At 12:00 AM on November 1st, a number of things happen. Stores dump Halloween decor for evergreen wreaths, tinsel, ornaments, stockings, and other Christmas decorations. Mariah Carey wakes from her 10-month hibernation to sing “All I Want for Christmas” on repeat in every retail store. Black Friday sales commercials and ads bombard cable television and the Internet. And with all of the holiday madness comes strategies for navigating holiday meals. Timeless holiday headlines include: “Take larger portions of simply prepared foods such as baked sweet potatoes, steamed vegetables, and skinless turkey breast”, the ever-so-familiar “Buddy up with someone who is also trying to keep his or her weight in check”, and my personal favorite: “modify dessert recipes by using applesauce or pumpkin puree in place of butter”, “skip seconds”.

These tips will certainly aid in weight loss or maintaining weight, but how do they impact our relationship with food? All of these tips “taboo-ize” holiday food, or make them seem more forbidden in our minds. When we think of foods as forbidden, we give them power over our thoughts and experiences. Evelyn Tribole, one of the originators of Intuitive Eating, calls this the “Last Supper” mentality: “Upon eating a forbidden food, if you truly believe that you will never eat that food again – it can easily turn into a farewell to food feast, a Last Supper.” Because the holiday season only happens once a year, we tend to tell ourselves that November and December are the only times we can eat our traditional holiday fare. Although the holidays are a special time with family and friends, at the end of the day, holiday meals are another breakfast, lunch, or dinner. We can literally have any of the foods we eat at holiday meals at any other time of the year. When you reframe holiday meals as “just another dinner” and internalize the year around availability of these foods, you neutralize these foods, which, according to Tribole, takes away the urgency and thrill of eating them.
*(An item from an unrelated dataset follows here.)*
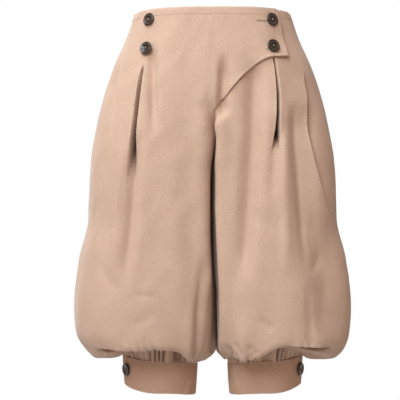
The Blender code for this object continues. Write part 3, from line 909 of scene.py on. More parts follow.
def new_material(name: str) -> tuple[Material, NodeChain, Node]:
    """A material with its Principled shader.

    Args:
        name: the material's name.

    Returns:
        The material, a chain in its tree and the shader's node.
    """
    material = bpy.data.materials.new(name)
    material.use_nodes = True
    tree = material.node_tree
    return material, NodeChain(tree), tree.nodes["Principled BSDF"]


def set_constants(shader: Node, **values) -> None:
    """Set a shader's own sockets, with underscores for spaces."""
    for name, value in values.items():
        shader.inputs[name.replace("_", " ")].default_value = value


@dataclass(frozen=True)
class BrushedTwill:
    """Sturdy cotton twill with a soft brushed face, with shade painted into its folds.

    The attribute that it reads is above 0 where the cloth is rubbed, and below 0 inside
    a fold, where it paints shade deep in pleats, tucks and gathers.
    """

    name: str = "Brushed twill"
    colour: tuple[float, float, float] = (0.635, 0.440, 0.330)
    shade: tuple[float, float, float] = (0.570, 0.384, 0.280)
    fleck: tuple[float, float, float] = (0.508, 0.332, 0.238)
    rubbed: tuple[float, float, float] = (0.715, 0.540, 0.430)
    # The colour of the shade painted deep in pleats, tucks and gathers.
    deep: tuple[float, float, float] = (0.060, 0.025, 0.014)
    roughness: float = 0.88
    sheen: float = 0.30
    weave_depth: float = 0.00010
    nap_depth: float = 0.00022

    CLOUD_SHARE = 0.8
    FLECK_SHARE = 0.8
    RUBBED_SHARE = 0.7
    ROUGH_SPREAD = 0.10
    BUMP_STRENGTH = 0.8

    def material(self) -> Material:
        """The cloth's material."""
        material, chain, shader = new_material(self.name)
        cloth = chain.add("ShaderNodeUVMap", uv_map="Cloth").outputs["UV"]
        wear_and_painted_light = chain.add("ShaderNodeAttribute", attribute_name="wear_and_painted_light").outputs["Fac"]
        nap = BrushedNap.put(chain, Cloth=cloth).outputs
        weave = TwillWeave.put(chain, Cloth=cloth).outputs
        edge = WornEdge.put(chain, Cloth=cloth, Worn=wear_and_painted_light).outputs
        clouds = chain.math("MULTIPLY", nap["Clouds"], self.CLOUD_SHARE)
        flecks = chain.math("MULTIPLY", nap["Flecks"], self.FLECK_SHARE)
        rubbed = chain.math("MULTIPLY", edge["Mask"], self.RUBBED_SHARE)
        # Painted shade: where the attribute is below 0, deep in pleats, tucks and gathers.
        painted_fold_shade = chain.math("MULTIPLY", wear_and_painted_light, -1.0, clamp=True)
        tone = chain.mix(clouds, (*self.colour, 1), (*self.shade, 1))
        tone = chain.mix(flecks, tone, (*self.fleck, 1))
        tone = chain.mix(rubbed, tone, (*self.rubbed, 1))
        tone = chain.mix(painted_fold_shade, tone, (*self.deep, 1))
        chain.feed(shader.inputs["Base Color"], tone)
        smoothest = self.roughness - self.ROUGH_SPREAD / 2
        rough = chain.math("MULTIPLY_ADD", nap["Fibres"], self.ROUGH_SPREAD, smoothest)
        chain.feed(shader.inputs["Roughness"], rough)
        woven = chain.bump(weave["Height"], self.weave_depth, self.BUMP_STRENGTH)
        brushed = chain.bump(nap["Fibres"], self.nap_depth, self.BUMP_STRENGTH, woven)
        chain.feed(shader.inputs["Normal"], brushed)
        set_constants(shader, Specular_IOR_Level=0.2, Sheen_Weight=self.sheen,
                      Sheen_Roughness=0.45, Sheen_Tint=(1.0, 0.93, 0.86, 1))
        return material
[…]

One thing that can fuel “Last Supper” mentality is seeing a buffet spread of holiday foods. Rather than eating portions of every food offered as fast as possible, take a second to take in all of the foods available and try to identify what you’re craving in that moment. Remember that you can always go back for seconds (and thirds) if you don’t feel satisfied after your first helping. Remember that there will likely be leftovers to eat the next day. When you remind yourself of these things and eat what you’re really craving, you’re more likely to enjoy the meal and move on with your day. On the other hand, when you deny yourself what you’re craving, you’ll probably remain fixated on those foods until you “cave” and eat them, most likely with guilt attached to the experience. According to Tribole, this is the paradox of food permission – “when you truly know you can eat a food, you can really ask yourself – do I really want it right now? If I eat it now, will I enjoy it?” I think of this as eating intentionally, or making informed decisions about what you eat based on your nutrition goals and your cravings. This is especially applicable during the holidays, and goes hand-in-hand with the idea of neutralizing food. 
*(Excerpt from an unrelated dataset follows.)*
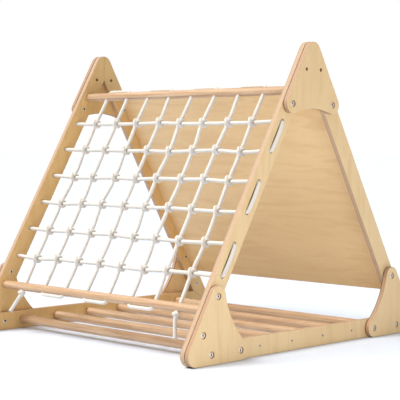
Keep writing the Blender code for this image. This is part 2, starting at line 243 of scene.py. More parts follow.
class StageSettings(bpy.types.PropertyGroup):
    azimuth: angle_setting("Azimuth", "Direction of the camera round the frame", 44.488)
    elevation: angle_setting("Elevation", "Height of the camera as an angle", 2.4406)
    roll: angle_setting("Roll", "Turn of the camera about its line of sight", 0.2374)
    distance: length_setting("Distance", "From the camera to the point it aims at", 3.810, 0.5)
    aim: bpy.props.FloatVectorProperty(
        name="Aim", description="Point at the middle of the picture",
        default=(0.0089, 0.0063, 0.3997), size=3, subtype="TRANSLATION", unit="LENGTH",
    )
    lens: bpy.props.FloatProperty(
        name="Lens", description="Focal length", default=112.98, min=10.0, subtype="DISTANCE_CAMERA",
    )
    key: power_setting("Key", "Strength of the sun", 3.45)
    fill: power_setting("Fill", "Power of the low side lamp", 13.0)
    sky: power_setting("Sky", "Light from straight above in the room", 0.85)
    horizon: power_setting("Horizon", "Light from the sides of the room", 0.12)


# ------------------------------------------------------------------------------- modelling aids

def deselect():
    if bpy.context.object and bpy.context.object.mode != "OBJECT":
        bpy.ops.object.mode_set(mode="OBJECT")
    bpy.ops.object.select_all(action="DESELECT")


def activate(obj):
    deselect()
    obj.select_set(True)
    bpy.context.view_layer.objects.active = obj


def apply_place():
    """Puts the active object's place into its mesh."""
    bpy.ops.object.transform_apply(location=True, rotation=True, scale=True)


def bevel(offset, segments=3, **settings):
    bpy.ops.mesh.bevel(offset=offset, segments=segments, profile=0.5, affect="EDGES", **settings)


def draw(start, *steps):
    """Leaves in edit mode a chain drawn from a point, straight to points and round arcs.

    An arc is (centre, degrees, count) and turns +Y towards +Z, which the spin tool does about -X.
    """
    deselect()
    bpy.ops.mesh.primitive_plane_add(size=PLY, location=start)
    bpy.ops.object.mode_set(mode="EDIT")
    bpy.ops.mesh.select_mode(type="VERT")
    bpy.ops.mesh.select_all(action="SELECT")
    bpy.ops.mesh.merge(type="CENTER")
    here = Vector(start)
    for step in steps:
        if isinstance(step, tuple):
            centre, degrees, count = step
            angle = math.radians(degrees)
            bpy.ops.mesh.spin(steps=count, angle=angle, center=centre, axis=(-1.0, 0.0, 0.0))
            here = centre + Matrix.Rotation(angle, 3, "X") @ (here - centre)
        else:
            bpy.ops.mesh.extrude_region_move(TRANSFORM_OT_translate={"value": step - here})
            here = Vector(step)
    return bpy.context.object


def close_up(distance=1e-6):
    bpy.ops.mesh.select_all(action="SELECT")
    bpy.ops.mesh.remove_doubles(threshold=distance)


def point(y, z, x=0.0):
    return Vector((x, y, z))


def polar(centre, radius, degrees):
    angle = math.radians(degrees)
    return centre + point(radius * math.cos(angle), radius * math.sin(angle))


def pick_edges(wanted):
    """Selects the edges of the mesh in edit mode that a test names."""
    bpy.ops.mesh.select_mode(type="EDGE")
    bpy.ops.mesh.select_all(action="DESELECT")
    mesh = bpy.context.object.data
    bm = bmesh.from_edit_mesh(mesh)
    for edge in bm.edges:
        edge.select = wanted(edge)
    bm.select_flush(True)
    bmesh.update_edit_mesh(mesh)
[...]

All of this is easier said than done. Challenging your thoughts about food and making small changes over time can help neutralize food. Over the next few months, remind yourself of these things: 1. Holiday meals are just another breakfast, lunch, or dinner; 2. Any of the foods you eat over the next couple of months are available to you the other 10 months of the year; 3. Eating outside of your normal routine for a few days won’t negate months of consistency in your diet and exercise; 4. Food is food! Yes, it is fuel, but it is also meant to be enjoyed. It should not be a source of guilt; 5. Identify what you’re craving, eat that food while acknowledging how it fits in with your nutrition goals, and move on with your day.